• **AVAILABLE DATA**:
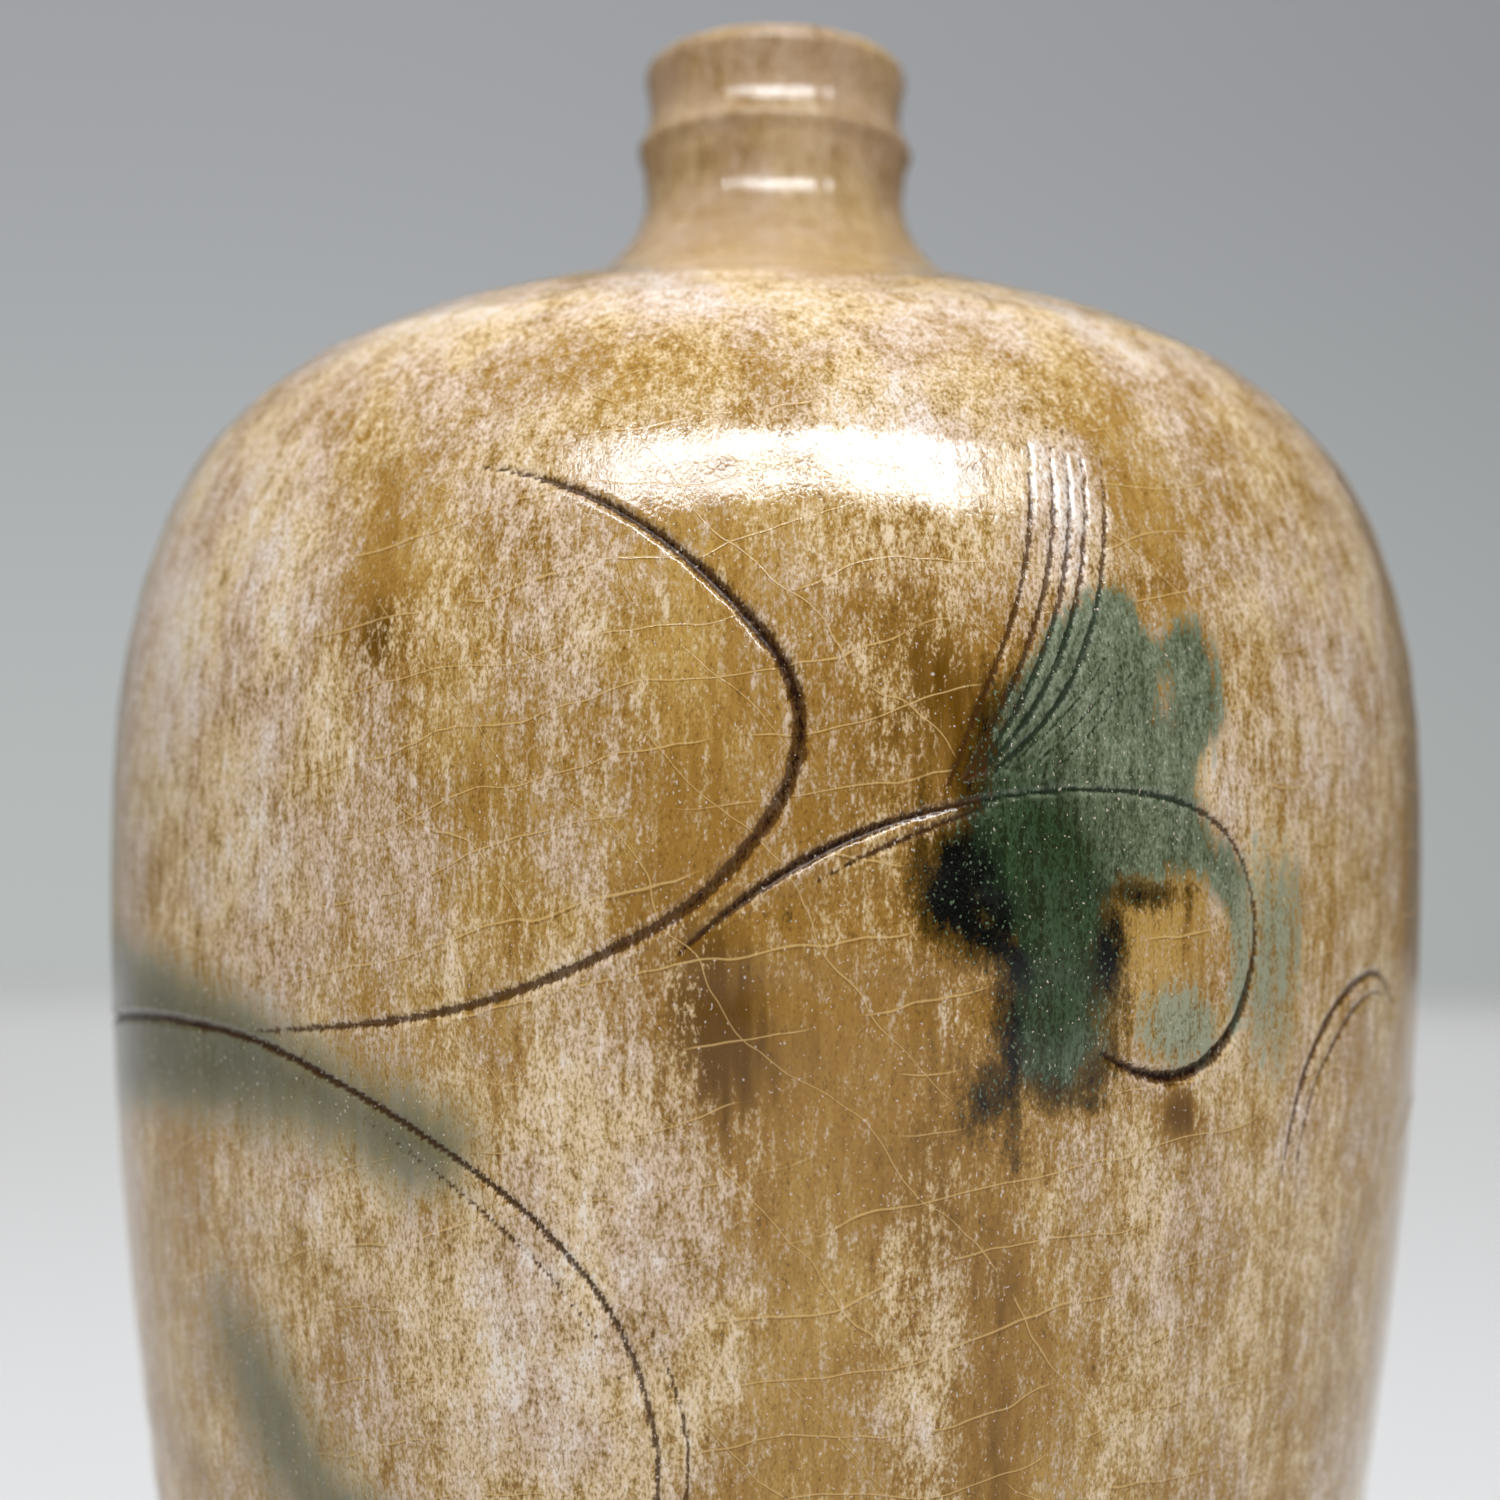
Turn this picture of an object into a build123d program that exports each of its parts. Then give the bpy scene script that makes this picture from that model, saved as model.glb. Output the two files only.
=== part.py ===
from build123d import *
from math import cos, radians, sin
import os

os.makedirs("parts", exist_ok=True)

# A wheel-thrown sake bottle, in millimetres. +Z is up, the origin is at the centre of the foot,
# and the decorated face looks towards -Y. A place on the wall is given as (azimuth, height):
# the azimuth is in degrees from the front, and positive towards +X.

# Driving dimensions
height = 196.0
belly_radius = 60.0
belly_height = 119.0
foot_radius = 38.0
neck_radius = 12.4
bore_radius = 9.0
wall = 5.0
coat = 0.5
lining = 0.3
film = 0.02

# Foot: a ring trimmed from the base, with a shallow hollow inside it
foot_height = 6.0
foot_ring_width = 8.0
foot_hollow = 3.0
foot_bevel = 0.8
glaze_line = foot_height + 2.5
floor_height = foot_hollow + 6.5
floor_radius = 24.0

# Neck: a collar luted into a stepped seat in the shoulder, with a half-round lip
lip_radius = 12.6
lip_round = (lip_radius - bore_radius) / 2
lip_centre = bore_radius + lip_round
lip_height = height - lip_round
seat_height = 171.0
seat_step = 2.4
seat_radius = 18.5
bore_start = 176.0

# Green splashes: how far they stand on the coat
splash_thickness = 0.15

# Distance between the points that a curve beside another one is drawn through
point_spacing = 2.5


def beside(curve, share, distance):
    """The point at a share of a curve's length, moved to the left of its direction."""
    place = curve @ share
    heading = curve % share
    return (place.X - heading.Y * distance, place.Y + heading.X * distance)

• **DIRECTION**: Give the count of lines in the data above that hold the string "into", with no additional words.

• **ANSWER BELOW**: 2